• [Directions for this task] Only the lines from the one holding "for piece in" through the one holding "if empty is" are to be retyped, exactly as they appear, with both boundary lines included.

• [Data shown]
········

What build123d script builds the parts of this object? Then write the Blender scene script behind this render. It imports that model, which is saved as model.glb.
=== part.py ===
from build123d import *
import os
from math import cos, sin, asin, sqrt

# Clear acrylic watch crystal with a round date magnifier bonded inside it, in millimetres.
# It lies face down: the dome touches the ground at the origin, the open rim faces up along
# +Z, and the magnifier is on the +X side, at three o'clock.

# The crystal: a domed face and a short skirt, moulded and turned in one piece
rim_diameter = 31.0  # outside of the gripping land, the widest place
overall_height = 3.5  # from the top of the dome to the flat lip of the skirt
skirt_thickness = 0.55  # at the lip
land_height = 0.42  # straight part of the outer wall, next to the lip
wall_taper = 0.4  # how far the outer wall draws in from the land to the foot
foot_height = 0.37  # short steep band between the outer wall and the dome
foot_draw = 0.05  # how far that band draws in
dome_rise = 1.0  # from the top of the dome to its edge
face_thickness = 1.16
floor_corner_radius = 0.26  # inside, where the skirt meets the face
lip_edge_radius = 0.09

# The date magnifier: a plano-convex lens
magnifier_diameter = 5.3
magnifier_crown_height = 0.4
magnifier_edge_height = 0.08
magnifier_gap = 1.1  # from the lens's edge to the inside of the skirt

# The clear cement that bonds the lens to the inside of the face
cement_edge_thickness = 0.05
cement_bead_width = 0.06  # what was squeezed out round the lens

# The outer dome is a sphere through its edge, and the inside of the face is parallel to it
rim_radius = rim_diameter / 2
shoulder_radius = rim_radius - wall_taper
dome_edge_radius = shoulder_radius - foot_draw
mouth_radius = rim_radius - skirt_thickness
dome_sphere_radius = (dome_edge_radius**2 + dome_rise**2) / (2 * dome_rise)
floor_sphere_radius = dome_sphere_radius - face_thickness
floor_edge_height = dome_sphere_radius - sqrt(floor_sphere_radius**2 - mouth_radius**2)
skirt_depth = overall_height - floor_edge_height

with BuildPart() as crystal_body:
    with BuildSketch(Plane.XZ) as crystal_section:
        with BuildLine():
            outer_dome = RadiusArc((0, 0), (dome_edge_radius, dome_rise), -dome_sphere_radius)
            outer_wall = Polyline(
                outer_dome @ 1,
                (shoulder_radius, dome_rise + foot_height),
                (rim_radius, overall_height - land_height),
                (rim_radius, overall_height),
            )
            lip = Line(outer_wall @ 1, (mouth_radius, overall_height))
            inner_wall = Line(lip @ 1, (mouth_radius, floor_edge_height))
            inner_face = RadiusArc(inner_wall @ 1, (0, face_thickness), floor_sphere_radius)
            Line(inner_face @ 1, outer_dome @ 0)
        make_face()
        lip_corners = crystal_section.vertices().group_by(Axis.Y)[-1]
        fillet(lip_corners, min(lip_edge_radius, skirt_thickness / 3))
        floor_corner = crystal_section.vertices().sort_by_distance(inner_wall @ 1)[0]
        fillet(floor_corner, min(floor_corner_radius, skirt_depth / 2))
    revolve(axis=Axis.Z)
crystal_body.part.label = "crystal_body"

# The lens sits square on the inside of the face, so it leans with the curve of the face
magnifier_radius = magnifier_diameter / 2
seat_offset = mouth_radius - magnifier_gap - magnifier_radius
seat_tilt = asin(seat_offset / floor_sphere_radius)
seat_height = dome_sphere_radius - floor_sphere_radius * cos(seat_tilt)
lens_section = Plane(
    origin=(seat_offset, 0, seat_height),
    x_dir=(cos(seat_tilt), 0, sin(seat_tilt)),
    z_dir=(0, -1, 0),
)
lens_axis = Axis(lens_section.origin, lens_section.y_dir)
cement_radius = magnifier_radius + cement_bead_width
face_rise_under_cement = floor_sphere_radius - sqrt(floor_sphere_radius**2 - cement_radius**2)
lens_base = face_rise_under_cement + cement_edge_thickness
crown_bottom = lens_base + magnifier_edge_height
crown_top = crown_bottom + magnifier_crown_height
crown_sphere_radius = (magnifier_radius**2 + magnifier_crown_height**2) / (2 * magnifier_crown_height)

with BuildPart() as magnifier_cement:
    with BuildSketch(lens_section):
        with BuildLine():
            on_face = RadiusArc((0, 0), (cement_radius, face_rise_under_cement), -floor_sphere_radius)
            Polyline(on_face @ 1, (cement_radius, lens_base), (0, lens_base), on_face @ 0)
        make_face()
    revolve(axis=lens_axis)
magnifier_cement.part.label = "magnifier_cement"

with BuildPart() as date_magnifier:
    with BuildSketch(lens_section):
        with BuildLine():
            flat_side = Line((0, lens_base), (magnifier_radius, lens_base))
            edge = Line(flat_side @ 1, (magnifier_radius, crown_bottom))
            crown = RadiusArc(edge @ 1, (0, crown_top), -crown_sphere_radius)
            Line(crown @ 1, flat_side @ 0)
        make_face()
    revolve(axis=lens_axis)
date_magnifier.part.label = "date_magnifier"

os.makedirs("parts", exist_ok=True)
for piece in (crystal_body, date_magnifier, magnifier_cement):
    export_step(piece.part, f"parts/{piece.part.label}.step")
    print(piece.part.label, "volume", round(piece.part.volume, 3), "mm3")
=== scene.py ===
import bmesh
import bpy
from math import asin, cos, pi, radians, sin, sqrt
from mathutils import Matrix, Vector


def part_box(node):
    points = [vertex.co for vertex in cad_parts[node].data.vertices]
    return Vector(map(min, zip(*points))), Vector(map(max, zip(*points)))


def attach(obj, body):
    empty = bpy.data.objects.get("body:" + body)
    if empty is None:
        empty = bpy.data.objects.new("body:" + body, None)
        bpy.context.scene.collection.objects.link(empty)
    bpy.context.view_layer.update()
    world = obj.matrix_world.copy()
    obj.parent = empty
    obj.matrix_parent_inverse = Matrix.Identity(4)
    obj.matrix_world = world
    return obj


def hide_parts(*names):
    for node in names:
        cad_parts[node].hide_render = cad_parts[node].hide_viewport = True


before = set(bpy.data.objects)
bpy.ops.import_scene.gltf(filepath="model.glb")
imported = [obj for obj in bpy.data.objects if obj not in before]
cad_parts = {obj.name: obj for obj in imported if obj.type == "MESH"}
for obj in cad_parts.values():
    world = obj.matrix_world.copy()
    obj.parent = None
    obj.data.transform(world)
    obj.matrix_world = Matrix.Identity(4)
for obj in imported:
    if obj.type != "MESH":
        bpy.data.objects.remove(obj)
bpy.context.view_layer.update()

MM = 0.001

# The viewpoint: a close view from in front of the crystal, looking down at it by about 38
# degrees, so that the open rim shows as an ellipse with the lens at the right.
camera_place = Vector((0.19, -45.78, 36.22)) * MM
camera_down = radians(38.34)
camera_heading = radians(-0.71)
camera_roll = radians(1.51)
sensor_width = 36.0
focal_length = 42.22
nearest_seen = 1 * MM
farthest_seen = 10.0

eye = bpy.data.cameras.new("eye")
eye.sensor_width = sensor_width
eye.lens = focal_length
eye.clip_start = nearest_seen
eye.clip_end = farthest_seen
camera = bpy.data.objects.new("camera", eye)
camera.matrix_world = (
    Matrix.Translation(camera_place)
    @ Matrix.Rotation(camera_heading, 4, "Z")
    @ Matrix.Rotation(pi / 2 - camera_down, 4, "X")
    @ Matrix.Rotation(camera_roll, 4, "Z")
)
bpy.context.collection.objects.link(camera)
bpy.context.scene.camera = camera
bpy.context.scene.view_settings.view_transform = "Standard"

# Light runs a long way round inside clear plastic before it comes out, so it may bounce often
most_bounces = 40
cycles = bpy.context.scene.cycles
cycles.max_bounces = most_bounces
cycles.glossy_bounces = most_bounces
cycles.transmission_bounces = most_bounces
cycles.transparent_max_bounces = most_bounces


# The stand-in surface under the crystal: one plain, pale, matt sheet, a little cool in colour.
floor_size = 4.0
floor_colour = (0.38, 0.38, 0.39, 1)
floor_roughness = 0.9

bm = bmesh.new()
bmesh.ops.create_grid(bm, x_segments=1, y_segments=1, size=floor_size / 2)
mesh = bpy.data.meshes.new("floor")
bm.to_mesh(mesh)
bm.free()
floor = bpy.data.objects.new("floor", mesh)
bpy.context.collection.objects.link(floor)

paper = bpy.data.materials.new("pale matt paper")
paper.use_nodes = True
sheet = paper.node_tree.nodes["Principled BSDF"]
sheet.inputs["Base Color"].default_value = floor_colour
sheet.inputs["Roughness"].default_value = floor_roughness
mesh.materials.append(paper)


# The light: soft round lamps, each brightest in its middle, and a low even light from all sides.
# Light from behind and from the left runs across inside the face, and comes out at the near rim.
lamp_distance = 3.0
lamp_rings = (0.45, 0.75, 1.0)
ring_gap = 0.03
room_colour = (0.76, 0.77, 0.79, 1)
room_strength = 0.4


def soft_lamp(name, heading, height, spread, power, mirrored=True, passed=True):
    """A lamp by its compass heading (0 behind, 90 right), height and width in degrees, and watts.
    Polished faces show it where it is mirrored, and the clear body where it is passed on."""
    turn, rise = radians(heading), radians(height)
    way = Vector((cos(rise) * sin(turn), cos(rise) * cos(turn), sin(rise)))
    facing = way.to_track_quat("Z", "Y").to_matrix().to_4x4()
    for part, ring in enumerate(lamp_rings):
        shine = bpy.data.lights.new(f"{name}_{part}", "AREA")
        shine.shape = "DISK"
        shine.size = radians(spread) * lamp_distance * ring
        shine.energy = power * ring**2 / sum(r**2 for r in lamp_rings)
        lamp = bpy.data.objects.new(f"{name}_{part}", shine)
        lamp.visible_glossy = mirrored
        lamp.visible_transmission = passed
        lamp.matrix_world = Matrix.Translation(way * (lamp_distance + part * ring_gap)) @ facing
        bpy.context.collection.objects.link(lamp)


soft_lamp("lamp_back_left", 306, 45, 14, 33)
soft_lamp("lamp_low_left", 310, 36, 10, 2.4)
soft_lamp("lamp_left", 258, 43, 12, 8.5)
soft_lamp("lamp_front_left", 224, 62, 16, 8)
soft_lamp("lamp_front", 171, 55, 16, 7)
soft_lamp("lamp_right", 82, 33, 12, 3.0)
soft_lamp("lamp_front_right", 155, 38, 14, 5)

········

• [Exercise solution]
for piece in (crystal_body, date_magnifier, magnifier_cement):
    export_step(piece.part, f"parts/{piece.part.label}.step")
    print(piece.part.label, "volume", round(piece.part.volume, 3), "mm3")
=== scene.py ===
import bmesh
import bpy
from math import asin, cos, pi, radians, sin, sqrt
from mathutils import Matrix, Vector


def part_box(node):
    points = [vertex.co for vertex in cad_parts[node].data.vertices]
    return Vector(map(min, zip(*points))), Vector(map(max, zip(*points)))


def attach(obj, body):
    empty = bpy.data.objects.get("body:" + body)
    if empty is None:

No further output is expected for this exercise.